Faith Regen Foundation offers bilingual counselling and wrap around support services to meet the holistic needs of Bangladeshi women and girls in East London. As part of their funded project, they wanted to extend their offer to include fitness sessions, especially in self-defence. Through the support of this fund, they were introduced to fellow grantee Action Breaks Silence – a frontline prevention educational charity, whose aim is to create a world where women and girls can live their lives free from male violence. They take a youth peer-to-peer mentorship approach through a Train the Trainer Programme and various schools’ programmes, which aim to tackle sexual harassment and sexual violence in youth relationships.

I am a warrior!
Mahjabin and Fahmida, self-defence class attendees


These two organisations swiftly united under their shared values of empowerment for gender equality, delivering evidence-based services and the respect of one another’s expertise.

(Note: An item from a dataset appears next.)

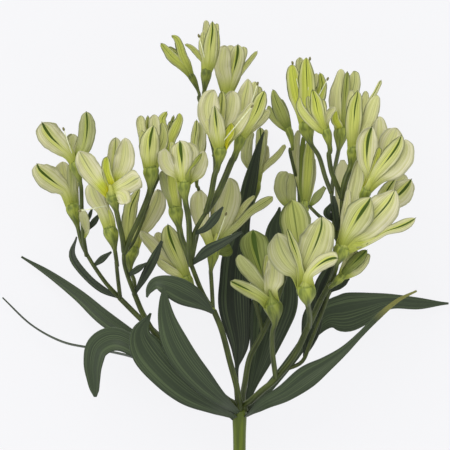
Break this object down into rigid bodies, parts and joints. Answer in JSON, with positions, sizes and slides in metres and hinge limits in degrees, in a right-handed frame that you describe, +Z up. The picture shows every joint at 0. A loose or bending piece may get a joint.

Watch this video to see their collaboration in action and enjoy the high energy and laughter from warriors!


Develop together

One of the key aims with this fund was the fostering of partnerships, especially with smaller local charities and community groups who applied for the fund jointly with another specialist organisation.

Take for instance, Kurdish Middle Eastern Women’s Organisation (KMEWO) and Foundation for Women's Health Research and Development (FORWARD UK), who deliver their projects in partnership with 3 other local charities and community groups.

KMEWO kindly shared with us how their delivery partnership works in practice and how they have, subsequently, enhanced their specialist services for marginalised women of Kurdish and Middle Eastern origin across four London boroughs: Barnet, Hackney, Haringey and Westminster.

“KMEWO as a lead partner ensure that partners can share learning and feedback. We also provide capacity building support, including sharing key practices, monitoring tools and advice around managing counselling services with our partner.

Our partnership has strengthened, we work flexibly to meet specific demands of service users, often language support needs and the different types of activities women want to access. We also take on specific geographical areas, so we have benefitted from internal referrals between the partnership.

We’re planning co-production of training for professionals, to utilise shared knowledge and specialties of harmful practices and issues for LGBTQ+ and virginity testing and polygamy issues.”

We recognise that mainstream services aren’t always best placed to support women and girls experiencing multiple disadvantage. By supporting funded delivery partners like KMEWO, we can champion the expertise that grassroots organisations hold.

Learn together

At The London Community Foundation, we are passionate about the power of London’s grassroots and recognise the value of organisations working in specific communities, often with lived experience of the issues they seek to tackle.

The organisations in this cohort specialise in delivering culturally informed services to women and girls with intersectional needs, and it is important to us that we accentuate the expertise they hold by sharing what we, as a funder on behalf of MOPAC, are learning from them. In this way, we can support them to increase awareness, galvanise collaboration and support fundraising efforts.

We most recently shared our learnings in a blog article highlighting how the cost-of-living crisis is increasing the risk of violence and poverty for women and girls. These insights have helped us fundraise for the Together for London cost-of-living appeal, which will provide emergency funding to groups supporting marginalised communities most impacted by the crisis, providing wellbeing assistance and essential items, such as food.

Our VAWG Programme Manager also regularly shares our learnings with fellow funders, by sitting as an Advisor on the New Philanthropy Capital (NPC) Open Philanthropy Programme, which seeks to create an inclusive funding process to tackle existing power imbalances. The MOPAC VAWG Grassroots Fund allows us to share positive practices on grantee co-design and inclusion, and being part of #NPCOpen enables further learning across our programmes.

Whether you work directly in the violence against women and girls space or not, by uniting to work, develop and learn from one another – together – we can seek to increase knowledge of the issues that gender-based violence presents and improve how these issues can be tackled in practice.

Together we can tackle inequalities. Together we are warriors. Together we UNite.